Bien sûr, Sowell ne traite pas que du commerce international. Il aborde le rôle des prix, celui des entreprises, de leurs bénéfices et de leurs pertes ; les questions de productivité, de salaires, d’investissement, de monnaie, de finances publiques… Le livre se veut accessible à tous. Il ne comporte ni graphiques, ni équations, ni références universitaires interminables. Il recourt à de multiples exemples, dont on pourra regretter qu’ils datent déjà de plus d’une dizaine d’années. En revanche, nous avons apprécié la centaine de questions (15 pour chacune des sept parties) à la fin du livre qui permettent de vérifier que l’on a bien compris les démonstrations de l’auteur.

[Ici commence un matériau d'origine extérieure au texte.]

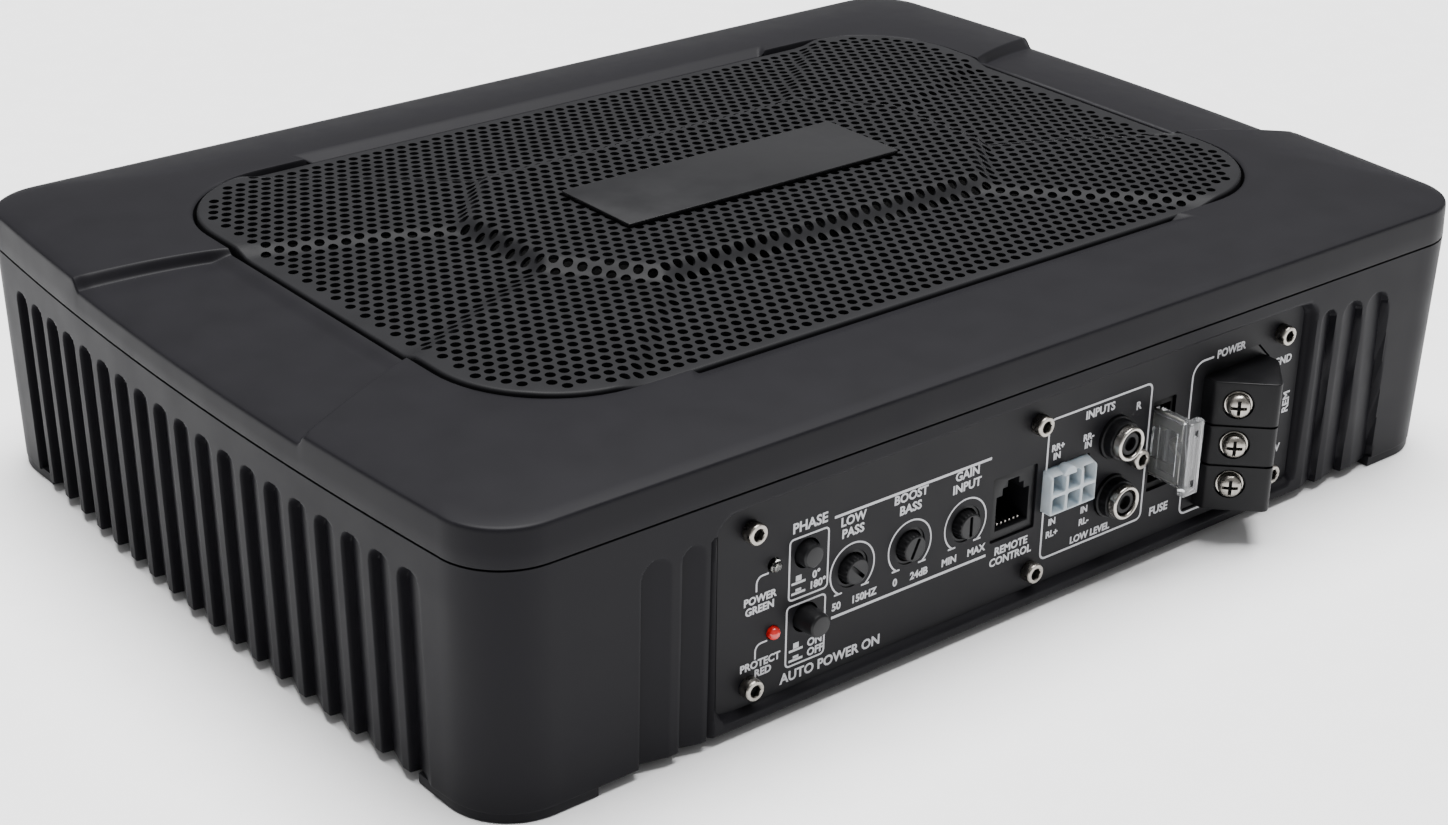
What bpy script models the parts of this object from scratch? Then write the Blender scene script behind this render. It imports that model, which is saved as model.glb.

Il était temps que ce maître ouvrage soit accessible dans notre langue. Que les éditions Valor, spécialisées en bourse et finances, soient remerciées de s’être attaquées à ce pavé de 900 pages.
Une relecture plus attentive de la part de l’éditeur aurait cependant dû chasser les nombreuses coquilles qui persistent. Par ailleurs, le titre nous semble mal choisi. N’aurait-il pas fallu traduire « Basic Economics » par « Les bases de l’économie » plutôt que par « Économie basique » ? De même, nous trouvons malheureuse la traduction de la définition de l’économie (que Sowell emprunte à Lionel Robbins) : « L’économie est l’étude de l’utilisation des ressources rares aux usages alternatifs ». Traduire « alternative uses » par « usages alternatifs » est, à notre avis, un contresens. Nous aurions préféré, par exemple, lire : « L’économie est l’étude de l’utilisation des ressources rares pouvant avoir des usages concurrents ». Cela peut paraître un détail, mais si tout l’ouvrage est traduit ainsi de manière approximative, ce n’en est plus un.
Rassurons cependant le lecteur : le livre est tout à fait lisible en français, et même très facilement compréhensible par quelqu’un qui n’a aucune connaissance préalable en économie car, comme le dit le sous-titre, il fait d’abord appel au « bon sens ».